Si la mise en place d’un « Observatoire des sources », en 2020, a permis à Wikipédia de questionner l’usage de certaines références médiatiques, notamment les moins fiables et les plus outrancières, le problème de fond est loin d’être réglé. « Et puis, de toute façon, comment on fait avec des sources qui se droitisent et qui développent les mêmes obsessions ? », s’interroge Capucine-Marin Dubroca-Voisin.

Malgré les bonnes volontés affichées et des efforts visant à réduire les biais systémiques, la politique éditoriale de Wikipédia l’amène inexorablement à privilégier l’idéologie dominante. (...)

On aurait tort cependant de croire qu’elle n’est qu’un réceptacle passif. Étant donné la circularité de l’information et la reprise des savoirs proposés par Wikipédia, l’encyclopédie en ligne est aujourd’hui également coproductrice des savoirs élaborés dans d’autres champs. Sa responsabilité est donc immense. Elle l’est d’autant plus que, contrairement à d’autres supports, son caractère encyclopédique lui vaut une grande confiance populaire.

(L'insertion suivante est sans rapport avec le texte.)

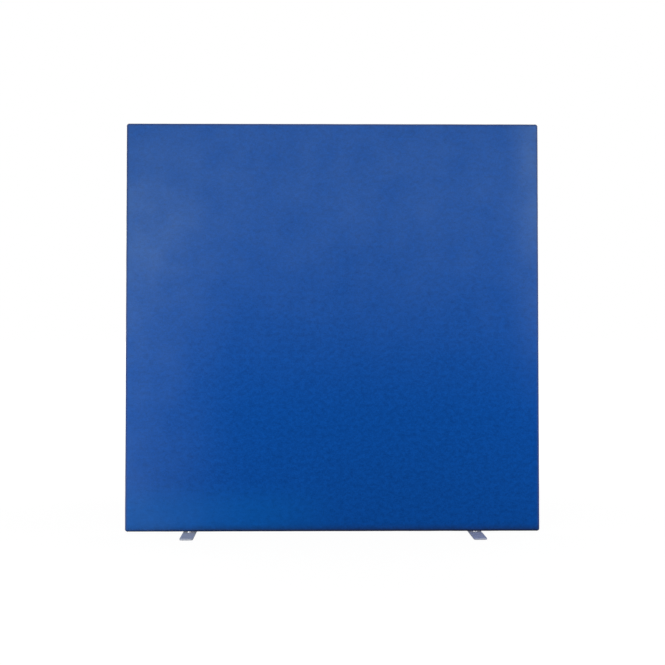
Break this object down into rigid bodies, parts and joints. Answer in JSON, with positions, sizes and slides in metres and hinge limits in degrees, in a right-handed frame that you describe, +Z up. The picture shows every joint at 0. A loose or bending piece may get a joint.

Il ne s’agira donc pas de conclure ici en prônant un rejet total de l’encyclopédie numérique. Au contraire. S’il nous semble essentiel de rester prudent dans son utilisation et critique sur son fonctionnement, nous pensons, à l’instar des contributrices de Noircir Wikipédia, que l’encyclopédie numérique est un « espace à investir ». Et à révolutionner. Il nous faudra, pour ce faire, renforcer les batailles dans les champs scientifique et médiatique.